- [WHAT IS EXPECTED] Each line of the listing that contains the word "joints" is to be copied.

- [DATASET SECTION]
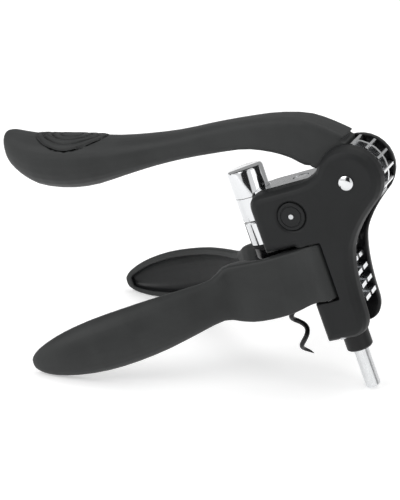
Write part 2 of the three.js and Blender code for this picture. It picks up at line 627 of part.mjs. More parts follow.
function clampHandle() {
  const barrel = post(hingeX, -hingeY, barrelRadius, clampBottom, clampTop);
  const last = clampStations.length - 1;
  const grip = [(blockStations.length - 1.2) / last, (last - 1.25) / last];
  const hollow = clampLoft(grip[0], grip[1], gripRim, gripWall, 6, 16, 14);
  const lipRadius = neckRadius + 0.9;
  return joined([clampLoft(0, 1, 0, 0, 0, 26, 28), barrel], [
    hollow,
    post(neckX, neckY, lipRadius, clampBottom - 10, clampTop + 5, 36),
    post(neckX, neckY, seatRadius, padBottom - gap, padTop + gap, 36),
    post(hingeX, -hingeY, hingePinRadius + gap, clampBottom - 5, clampTop + 5, 16),
  ]);
}

// Rubber liner: part of a ring about the gripped neck.
function jawPad() {
  const [from, to] = padArc.map(radians);
  const shape = new THREE.Shape();
  shape.absarc(neckX, neckY, neckRadius + padThickness, from, to, false);
  shape.absarc(neckX, neckY, neckRadius, to, from, true);
  return new THREE.ExtrudeGeometry(shape, {
    depth: padTop - padBottom, bevelEnabled: false, curveSegments: 12,
  }).translate(0, 0, padBottom);
}

// ---- Materials ----
const finish = (color, roughness, metalness) => (
  new THREE.MeshStandardMaterial({ color, roughness, metalness }));
const softTouch = finish(0x3c3e3f, 0.62, 0);
const housingPlastic = finish(0x2f3133, 0.58, 0);
const glossBlack = finish(0x101112, 0.2, 0);
const rubber = finish(0x1b1c1d, 0.85, 0);
const chrome = finish(0xe6e8ea, 0.12, 1);
const steel = finish(0xb9bcbf, 0.3, 1);
const satinSteel = finish(0xcfd1d2, 0.26, 1);
const coatedSteel = finish(0x141516, 0.28, 0.4);
const nylon = finish(0x1d1e20, 0.45, 0);

// ---- Assembly, upright ----
const tool = new THREE.Group();
function add(name, shape, material) {
  const mesh = new THREE.Mesh(toGeometry(shape), material);
  mesh.name = name;
  tool.add(mesh);
}
function addPair(name, build, material) {
  const left = build();
  add(`${name}_left`, left, material);
  add(`${name}_right`, mirrored(left), material);
}

add('housing_left', cheek(), housingPlastic);
add('housing_right', rightCheek(), housingPlastic);
add('housing_core', housingCore(), glossBlack);
add('rod_bushing', rodBushing(), glossBlack);
add('pivot_pin', pivotPin(), steel);
addPair('pivot_washer', pivotWasher, nylon);
addPair('pivot_rivet', pivotRivet, chrome);
addPair('side_cap', sideCapDisc, housingPlastic);
addPair('side_cap_pin', sideCapPin, steel);
addPair('hinge_pin', hingePin, steel);
screws.forEach((screw, i) => add(`housing_screw_${i + 1}`, housingScrew(screw), steel));
add('nut_sleeve', nutSleeve(), chrome);
add('nut_ring', nutRing(), rubber);
add('nut_guide', nutGuide(), glossBlack);
add('nut_core', nutCore(), nylon);

add('lever_handle', leverHandle(), softTouch);
add('lever_thumb_pad', thumbPad(), softTouch);
add('lever_pinion', pinion(), chrome);
leverPins.forEach((pin, i) => add(`lever_pin_${i + 1}`,
  crossPin(pin.x, pin.y, leverPinRadius, -leverPinHalf, leverPinHalf, 16), steel));

add('carriage_bridge', carriageBridge(), chrome);
add('worm_cap', wormCap(), chrome);
add('rack', rack(), chrome);
add('guide_rod', guideRod(), satinSteel);
addPair('rack_screw', () => rackScrew(-1), steel);
add('thrust_washer', washer(capSeam + gap), nylon);
add('cap_washer', washer(upperWasher), nylon);
add('worm_shank', wormShank(), steel);
add('worm_helix', wormHelix(), coatedSteel);

addPair('clamp_handle', clampHandle, softTouch);
addPair('jaw_pad', jawPad, rubber);

// ---- Stance: lean forward until the rod's edge and the grips stand at one height ----
function lowest(names, lean) {
  let low = Infinity;
  for (const mesh of tool.children.filter((child) => names.includes(child.name))) {
    const position = mesh.geometry.attributes.position;
    for (let i = 0; i < position.count; i += 1) {
      low = Math.min(low, position.getX(i) * Math.sin(lean) + position.getZ(i) * Math.cos(lean));
    }
  }
  return low;
}
let [upright, fallen] = [0, Math.PI / 3];
for (let i = 0; i < 50; i += 1) {
  const lean = (upright + fallen) / 2;
  if (lowest(['guide_rod'], lean) < lowest(['clamp_handle_left'], lean)) upright = lean;
  else fallen = lean;
}
const lean = (upright + fallen) / 2;

const leaning = new THREE.Group();
leaning.rotation.y = -lean;
leaning.add(tool);
const corkscrew = new THREE.Group();
corkscrew.add(leaning);
corkscrew.updateMatrixWorld(true);
const box = new THREE.Box3().setFromObject(corkscrew, true);
const centre = box.getCenter(new THREE.Vector3());
leaning.position.set(-centre.x, -centre.y, -box.min.z);

export default corkscrew;
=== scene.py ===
import json
import math

import bmesh
import bpy
from mathutils import Matrix, Vector
from mathutils.bvhtree import BVHTree


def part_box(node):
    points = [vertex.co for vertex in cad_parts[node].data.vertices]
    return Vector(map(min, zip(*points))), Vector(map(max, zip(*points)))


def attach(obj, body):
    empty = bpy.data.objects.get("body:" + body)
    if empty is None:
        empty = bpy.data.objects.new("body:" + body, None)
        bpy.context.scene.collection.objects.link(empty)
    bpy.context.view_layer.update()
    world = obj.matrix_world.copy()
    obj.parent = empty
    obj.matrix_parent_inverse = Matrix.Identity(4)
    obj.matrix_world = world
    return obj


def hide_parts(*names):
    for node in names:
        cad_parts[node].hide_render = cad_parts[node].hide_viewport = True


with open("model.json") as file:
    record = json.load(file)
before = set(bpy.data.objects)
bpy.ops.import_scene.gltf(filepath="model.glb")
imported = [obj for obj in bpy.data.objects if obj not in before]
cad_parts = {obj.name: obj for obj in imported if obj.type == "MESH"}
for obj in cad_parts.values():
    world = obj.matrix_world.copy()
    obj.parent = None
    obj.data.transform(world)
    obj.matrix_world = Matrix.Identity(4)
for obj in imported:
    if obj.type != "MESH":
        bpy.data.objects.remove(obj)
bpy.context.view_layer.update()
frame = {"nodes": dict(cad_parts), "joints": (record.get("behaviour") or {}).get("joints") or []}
nodes = frame["nodes"]
print("frame loaded:", len(nodes), "nodes")

mm = 0.001
weldGap = 2e-6  # corners this near each other, in metres, are one corner
evenOut = 0.5  # how far one round of smoothing moves a corner towards its neighbours


# The tool leans in the frame. Its own axes have x from the worm to the lever's pivot and z up the
# worm, with 0 on the worm's axis, level with the pivot.
def findTool():
    worm = next(joint for joint in frame["joints"] if joint["name"] == "worm_spin")
    up = Vector(worm["axis"]).normalized()
    return Vector(worm["pos_m"]), Vector((up.z, 0, -up.x)), Vector((0, 1, 0)), up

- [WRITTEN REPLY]
frame = {"nodes": dict(cad_parts), "joints": (record.get("behaviour") or {}).get("joints") or []}
    worm = next(joint for joint in frame["joints"] if joint["name"] == "worm_spin")